None of us have ever been explicitly taught internet writing — we learned it through experimentation. (How else?) And so, over time, everyone developed their own texting personality, a previously non-existent concept, which is now a subject of rigorous academic research.

🤐 Speak Emoji to me

No two people text exactly the same

A visualisation of a peach emoji

Your texting personality is defined by all the tiny choices contained in each message: Do you type in CAPS LOCK to convey raising your voice or to express irony? do you use emojis or not? 🙂tbh, do you lol or just hahahahahahaha? How about capitalizing the first letter of each line? Do you end your messages with full stops? Do you duplicate vowels to express how you feeeeeeeeel? any unusual punctuation?!?!?!.............

do you write
your thoughts
as complete sentences
or split one sentence
over five lines
like this?

As Dr. Lauren Collister, a linguist and librarian at the University of Pittsburgh, puts it: "People can express themselves in a certain style in using different means of language that can show that they’re a little bit different than everybody else. They have their own way of writing, just as we have our own way of speaking to each other."

💭 Unpopular opinion

Ah, yes, language is hard

We barely manage to make sense of each other’s words in person, with all the intonation and facial expressions and gestures and so on — and even with all that in place it's impossible to avoid misunderstandings. Texting makes everything even more difficult.

Even the most tiny, seemingly simple things like smileys can be interpreted differently.
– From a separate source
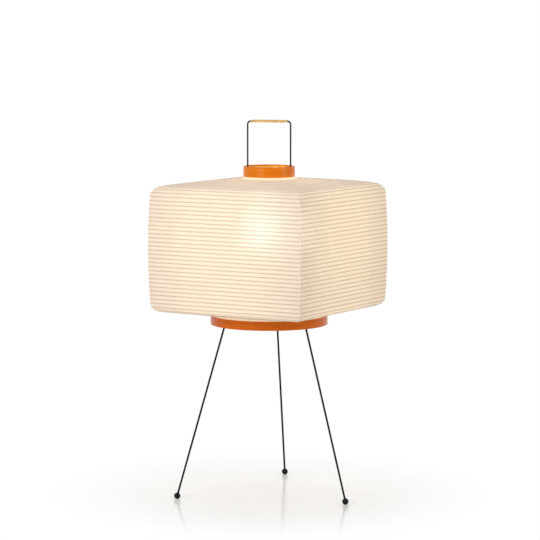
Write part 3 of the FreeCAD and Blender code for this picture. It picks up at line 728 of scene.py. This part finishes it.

Gretchen McCulloch, an internet linguist and the author of “Because Internet,” made a poll asking “What does :P mean to you?” Of the more than 1,100 people who responded, 66% said the tongue-out emoticon was flirtatious or cutesy, 8% said it conveyed exasperation, and 20% said it checks both boxes.

Texting at work is a weird setting where we run into a conflict between formal and informal writing. On top of style clashes, there's another problem: misunderstandings, which are much more likely to happen in text. What we want to say, what we end up saying, what the other person ends up reading, and what they will make of it are all very different things. There's always missing/confusing context (Do you mean this week's report or that of last week?), lack of intonation (Yes.), knowledge gaps (Sorry what's 2FA?), vocabulary mismatch (Full stops? Do you mean periods?), and so on.

And on top of clash of styles, you've got culture clashes. The more we work with people from other cultures in far-flung locations, the less we pick up on subtle meaning and the more we fall victim to misunderstanding and inefficiency. Much of the world's communication happens in English, which means many people are communicating in their non-native language. The newly evolved internet language is a (more) common tongue, but there are still tonality and formalities that create conflict across cultures.

How can you read a person’s meaning when it’s sent over email or via Slack? Online, not only do we lack access to implicit cues like body language, but recent research even emojis can get lost in translation.

So, what can we do about it? How can we get better at texting?

The unavoidable conclusion is that in work context, texting is a skill, much like any other soft skill. A wild idea: It needs to be developed by anyone who wants to work remotely, and it needs to be considered by companies during the interview process.

Ten years ago that would sound baffling to say the least. M.S. in Texting?! But today… Welcome to the new normal.

☝️Did you know

Funny ending

The people who produced this email series never saw each other in person while making it (and some met in person only once) — and we didn’t have any Zoom calls either.